Лицо Ванденгейма налилось кровью. Забыв, что он разговаривает не с Долласом, а с советником президента, он зарычал:
– К чертям эти глупости, Гарри! Посадить мне на шею десятки, сотни тысяч паразитов?! Я делаю доллары не для того, чтобы затыкать ими глотки рабочих. Я не хочу, чтобы из-за вашей филантропии сотни тысяч, миллионы бездельников разевали рты на мой хлеб. Да, у меня миллионы. Да, у меня миллиарды! Да, я богат. Но какой черт вам сказал, что я не смогу стать еще богаче, если не буду кормить нахлебников, которые сегодня в Улиссвилле требовали вашей проклятой справедливости.
В течение этой речи Гопкинс успел совершенно успокоиться. Его черты приобрели выражение расчетливой деловитости и официальной сдержанности. Теперь он смотрел на беснующегося собеседника с выражением снисхождения. Как только ему удалось вставить реплику, Гопкинс проговорил тоном доброго учителя, поучающего не в меру расходившегося ученика.
– Неужели вы не понимаете? Когда я говорю «Рузвельт или революция», я ни на йоту не изменяю тому, что говорил вам прежде. Американский народ дошел до той грани, когда ему нельзя не дать хотя бы суррогата справедливости, о котором так любит болтать наш общий друг Синклер. Будьте умницей, Джон, приберите к рукам искусство, займитесь философией…

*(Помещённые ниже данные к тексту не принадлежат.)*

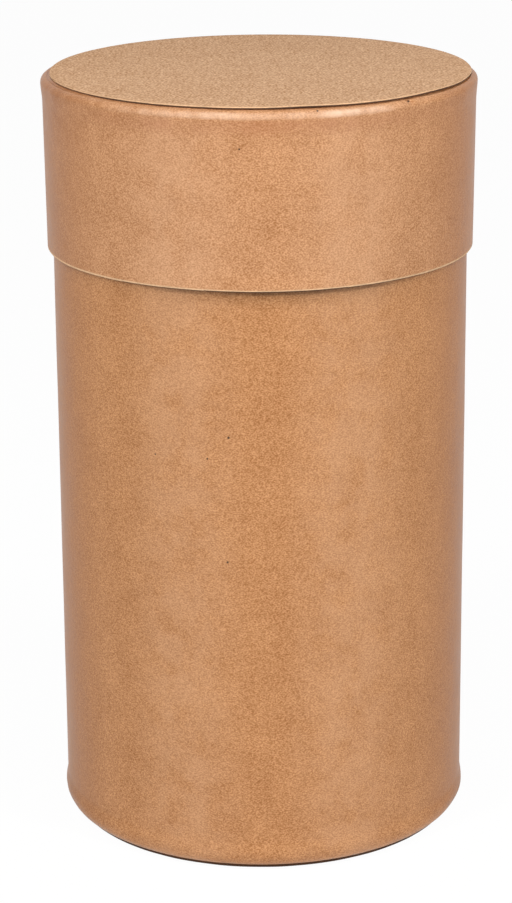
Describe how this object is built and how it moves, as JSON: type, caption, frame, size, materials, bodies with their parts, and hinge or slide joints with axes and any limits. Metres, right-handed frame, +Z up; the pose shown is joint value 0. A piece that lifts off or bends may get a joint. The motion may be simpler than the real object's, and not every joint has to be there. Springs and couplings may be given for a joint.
{
  "type": "fibre drum",
  "caption": "Upright round drum of wound kraft paper with turned-in ends, glued board discs and a deep slip-on lid.",
  "frame": {"origin": "centre of the underside, where the drum stands", "axes": "+Z up along the drum's axis; -Y is the side that faces the viewer, away from the winding's edges"},
  "size_m": [0.3122, 0.3122, 0.5574],
  "materials": {
    "kraft_wall": "machine-glazed kraft, low sheen",
    "kraft_lid": "machine-glazed kraft, low sheen",
    "cover_board": "matt kraft-faced board",
    "base_board": "matt kraft-faced board",
    "head_board": "matt pressed board"
  },
  "bodies": {
    "drum": {"drum_wall": "kraft_wall", "base_head_disc": "head_board", "base_cover_disc": "base_board"},
    "lid": {"lid_wall": "kraft_lid", "lid_head_disc": "head_board", "lid_cover_disc": "cover_board"}
  },
  "joints": [
    {"name": "lid_lift", "type": "slide", "parent": "drum", "child": "lid", "axis": [0, 0, 1], "range_m": [0, 0.16]}
  ]
}
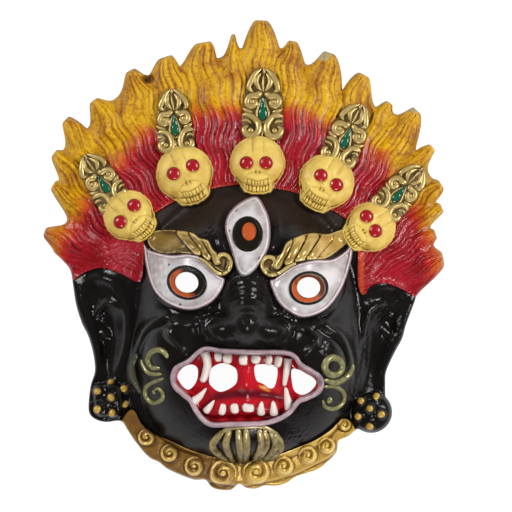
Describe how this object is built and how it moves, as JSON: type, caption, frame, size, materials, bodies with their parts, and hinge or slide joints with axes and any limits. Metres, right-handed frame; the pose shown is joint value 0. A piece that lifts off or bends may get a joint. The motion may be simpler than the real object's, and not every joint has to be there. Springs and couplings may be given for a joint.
{
  "type": "demon face mask",
  "caption": "Three-eyed guardian demon mask: hollow painted shell with flame crown, skull diadem with leaf crests, fanged open mouth, long ears and scrolled collar.",
  "frame": {"origin": "middle of the bounding box in X and Y, on the plane of the back rim", "axes": "the mask lies face up: +Y to the crown, +X to the viewer's right, +Z out of the face"},
  "size_m": [0.2426, 0.2848, 0.0778],
  "materials": {
    "black_enamel": "gloss black paint over cast resin, brown where thin",
    "flame_paint": "crimson to orange to yellow brushed paint with dark grooves",
    "skull_yellow": "pale yellow paint with brown wash",
    "antique_gold": "bronze-gold paint, rubbed bright on the high places",
    "eye_white": "gloss white paint, slightly chipped",
    "mouth_red": "gloss red paint",
    "tooth_ivory": "gloss off-white paint",
    "lip_pink": "pink-grey paint",
    "gem_green": "gloss green paint"
  },
  "bodies": {
    "root": {"mask": "black_enamel"}
  },
  "joints": []
}
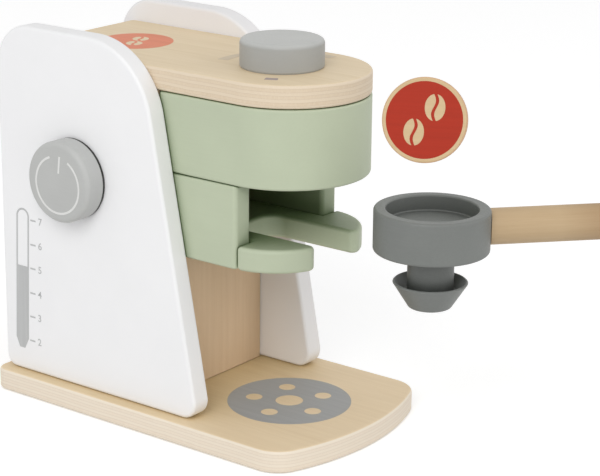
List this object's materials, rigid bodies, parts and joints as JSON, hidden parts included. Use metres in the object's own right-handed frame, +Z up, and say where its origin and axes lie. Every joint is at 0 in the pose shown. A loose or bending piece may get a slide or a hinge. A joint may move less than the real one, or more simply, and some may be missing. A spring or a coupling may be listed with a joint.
{
  "type": "toy coffee maker",
  "caption": "Wooden toy coffee maker: boards on a base, turning knobs, a forked group, and a filter holder and coffee disc that come off.",
  "frame": {"origin": "centre of the base board's underside", "axes": "+Z up, the front with the fork and the filter holder faces -Y, and the power knob is on the -X side"},
  "size_m": [0.1671, 0.342, 0.2143],
  "materials": {
    "plywood": "clear-varnished plywood with visible plies at the edges",
    "white_paint": "satin white paint",
    "sage_paint": "satin sage green paint",
    "grey_paint": "satin light grey paint",
    "dark_grey_paint": "satin dark grey paint",
    "beech": "plain turned hardwood",
    "zinc_steel": "zinc-plated"
  },
  "bodies": {
    "housing": {"base_board": "plywood", "left_side_panel": "white_paint", "right_side_panel": "white_paint", "back_wall": "plywood", "top_board": "plywood", "group_block": "sage_paint", "left_cheek": "sage_paint", "right_cheek": "sage_paint", "fork_plate": "sage_paint", "left_top_dowel_1": "beech", "left_top_dowel_2": "beech", "right_top_dowel_1": "beech", "right_top_dowel_2": "beech", "left_wall_dowel_1": "beech", "left_wall_dowel_2": "beech", "right_wall_dowel_1": "beech", "right_wall_dowel_2": "beech", "left_block_dowel": "beech", "right_block_dowel": "beech", "left_cheek_dowel": "beech", "right_cheek_dowel": "beech", "left_fork_dowel": "beech", "right_fork_dowel": "beech", "left_base_screw_1": "zinc_steel", "left_base_screw_2": "zinc_steel", "right_base_screw_1": "zinc_steel", "right_base_screw_2": "zinc_steel", "left_wall_foot_screw": "zinc_steel", "right_wall_foot_screw": "zinc_steel", "left_block_screw": "zinc_steel", "right_block_screw": "zinc_steel", "left_cheek_screw": "zinc_steel", "right_cheek_screw": "zinc_steel"},
    "power_knob": {"power_knob": "grey_paint", "power_knob_axle": "beech", "power_knob_washer": "zinc_steel", "power_knob_screw": "zinc_steel"},
    "top_knob": {"top_knob": "grey_paint", "top_knob_axle": "beech", "top_knob_washer": "zinc_steel", "top_knob_screw": "zinc_steel"},
    "spout": {"spout_neck": "dark_grey_paint", "spout_cone": "dark_grey_paint"},
    "filter_basket": {"basket": "dark_grey_paint", "handle": "beech", "handle_dowel": "beech"},
    "coffee_disc": {"coffee_disc": "plywood"}
  },
  "joints": [
    {"name": "power_knob_turn", "type": "hinge", "parent": "housing", "child": "power_knob", "pos_m": [-0.0569, 0.0497, 0.1329], "axis": [-1, 0, 0], "continuous": true},
    {"name": "top_knob_turn", "type": "hinge", "parent": "housing", "child": "top_knob", "pos_m": [0, -0.0476, 0.1991], "axis": [0, 0, 1], "continuous": true},
    {"name": "filter_slide", "type": "slide", "parent": "housing", "child": "spout", "axis": [0, 0.9986, -0.0523], "range_m": [0, 0.10415]},
    {"name": "filter_swivel", "type": "hinge", "parent": "spout", "child": "filter_basket", "pos_m": [0, -0.14421, 0.11675], "axis": [0, 0, 1], "range_deg": [-96, 0]},
    {"name": "disc_lift", "type": "hinge", "parent": "housing", "child": "coffee_disc", "pos_m": [-0.05186, -0.1695, 0.13935], "axis": [0.4384, -0.8988, 0], "range_deg": [-76, 0]}
  ]
}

– Меня тошнит от философии!
Но Гопкинс только рассмеялся в ответ и, не меняя тона, продолжал поучать:
– Можете не любить ее, но найдите средства еще и еще раз доказывать ста сорока миллионам простых американцев, что великая справедливость вовсе не в том, чтобы у вас не было золотых ванн, а в том, чтобы эти простые американцы имели эмалированные или хотя бы цинковые ванны.

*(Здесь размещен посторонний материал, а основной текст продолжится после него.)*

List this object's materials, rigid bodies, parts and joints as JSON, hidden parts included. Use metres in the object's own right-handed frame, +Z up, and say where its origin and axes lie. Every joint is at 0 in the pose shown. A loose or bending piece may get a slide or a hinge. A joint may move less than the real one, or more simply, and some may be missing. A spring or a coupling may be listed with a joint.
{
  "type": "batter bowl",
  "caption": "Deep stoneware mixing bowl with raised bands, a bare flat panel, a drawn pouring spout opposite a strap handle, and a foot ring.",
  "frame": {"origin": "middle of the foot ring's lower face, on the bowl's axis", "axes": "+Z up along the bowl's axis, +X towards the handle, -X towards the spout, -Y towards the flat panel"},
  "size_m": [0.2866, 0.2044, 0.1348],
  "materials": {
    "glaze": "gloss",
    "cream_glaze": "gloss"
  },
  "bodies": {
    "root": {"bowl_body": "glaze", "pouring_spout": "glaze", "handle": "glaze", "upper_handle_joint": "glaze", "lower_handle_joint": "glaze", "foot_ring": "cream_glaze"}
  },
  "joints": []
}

Глаза Гопкинса делались все более злыми. Он поднял пустой бокал, постучал его краем по бутылке и, прищурившись, прислушался к тонкому долгому звуку, издаваемому хрусталем. Не глядя на собеседника, медленно процедил сквозь зубы:
– И их женам пока вовсе не нужны каблуки с бриллиантами. Дайте им цветные стеклышки. Иначе у вас отберут ваши бриллианты. Поняли?

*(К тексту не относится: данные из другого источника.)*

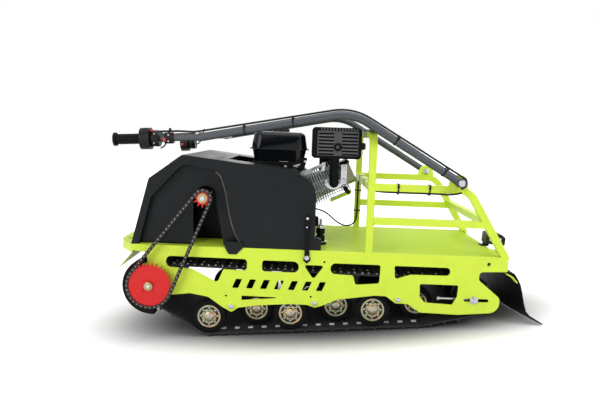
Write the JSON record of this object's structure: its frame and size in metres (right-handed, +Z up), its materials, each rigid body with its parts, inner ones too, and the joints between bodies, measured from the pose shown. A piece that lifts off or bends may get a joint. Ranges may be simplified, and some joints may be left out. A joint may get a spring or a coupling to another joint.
{
  "type": "tracked motor tow unit",
  "caption": "Walk-behind tracked tow machine with a laser-cut body, rubber track, engine under a hood, load cage and folding tiller.",
  "frame": {"origin": "on the ground under the middle of the machine's outline", "axes": "+X to the rear, +Y to the machine's right, +Z up; the deck rises 4.6 degrees towards the front"},
  "size_m": [1.5282, 0.662, 0.8025],
  "materials": {
    "lime_paint": "gloss",
    "black_plastic": "matte",
    "black_paint": "gloss",
    "dark_tube_paint": "satin",
    "red_paint": "gloss",
    "rubber": "matte",
    "track_rubber": "matte",
    "zinc": "satin",
    "steel": "satin",
    "chain_steel": "satin",
    "cast_aluminium": "matte"
  },
  "bodies": {
    "machine": {"air_cleaner": "black_plastic", "axle_bearings": "steel", "big_sprocket": "red_paint", "bogie_frames_left": "black_paint", "bogie_frames_right": "black_paint", "bumper": "lime_paint", "cable_loop": "rubber", "cable_rail": "rubber", "cage_cross_tubes": "lime_paint", "cage_hoop": "lime_paint", "cage_side_left": "lime_paint", "cage_side_right": "lime_paint", "chain": "chain_steel", "crankcase": "cast_aluminium", "deck": "lime_paint", "drive_axle": "black_plastic", "drive_guard": "black_paint", "exhaust_flange": "steel", "exhaust_pipe": "black_paint", "finned_cylinder": "cast_aluminium", "flap_holders": "lime_paint", "front_deflector": "lime_paint", "fuel_cap": "black_plastic", "fuel_tank": "black_paint", "hinge_ear_left": "lime_paint", "hinge_ear_right": "lime_paint", "hood": "black_plastic", "hood_strap_left": "rubber", "hood_strap_right": "rubber", "jackshaft": "steel", "jackshaft_stand": "black_paint", "lamp_bracket": "steel", "mudflap": "rubber", "rear_idler": "black_plastic", "rear_lamp": "black_plastic", "recoil_starter": "black_paint", "roller_discs_left": "zinc", "roller_discs_right": "zinc", "roller_tyres_left": "rubber", "roller_tyres_right": "rubber", "rubber_mount": "rubber", "side_panel_left": "lime_paint", "side_panel_right": "lime_paint", "silencer": "chain_steel", "silencer_guard": "black_paint", "small_sprocket": "red_paint", "tank_brackets": "black_paint", "tensioner_left": "steel", "tensioner_right": "steel", "tow_hitch": "lime_paint", "track": "track_rubber", "valve_cover": "black_paint"},
    "tiller": {"cable_tiller": "rubber", "control_pod_left": "black_plastic", "control_pod_right": "black_plastic", "grip_left": "rubber", "grip_right": "rubber", "tiller_frame": "dark_tube_paint"}
  },
  "joints": [
    {"name": "tiller_fold", "type": "hinge", "parent": "machine", "child": "tiller", "pos_m": [0.46727, 0, 0.531], "axis": [0, 1, 0], "range_deg": [0, 150]}
  ]
}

– Я хочу, чтобы их было не сто сорок миллионов, а по крайней мере вдвое меньше. Ровно столько, сколько нужно для того, чтобы двигать мою машину… ни одним человеком больше.
– Это утопия, Джон. Глупейшая утопия, которая когда-либо владела человеческими умами.
– А война! При нынешних средствах истребления мы можем перемолоть миллионы, десятки миллионов не нужных нам людей.
Черты Гопкинса застыли. Он проговорил:
– Не то, Джон, не то! Это не к лицу тому, кто хочет говорить об овладении всем миром. Имейте в виду, что только в том случае, если массы будут верить хозяевам, верить вам и бояться вас, вам удастся поднять их на действия, необходимые для распространения вашей власти. Всякая масса, в том числе и американская, пойдет за вами, если будет уверена, что действует во имя цивилизации, во имя той самой справедливости, которой она так яростно добивается для себя самой… – Гопкинс задумался, потом продолжал: – Никогда не забывайте, Джон, что массе нужны идеалы. – При этих словах Гопкинс положил руку на плечо собеседника. – Помните мои слова, Джон: если Советам удастся осуществить еще хотя бы две своих пятилетки, – а это им, по-видимому, удастся, – они будут продолжать такими же темпами улучшать положение масс в своей стране. Если нам, при нашей системе, не удастся продвинуть жизнь вперед, то не найдется таких говорунов ни в нашей партии, ни в вашей, которые сумели бы отговорить американцев испробовать у себя то, что так здорово получается у русских… В этом все дело.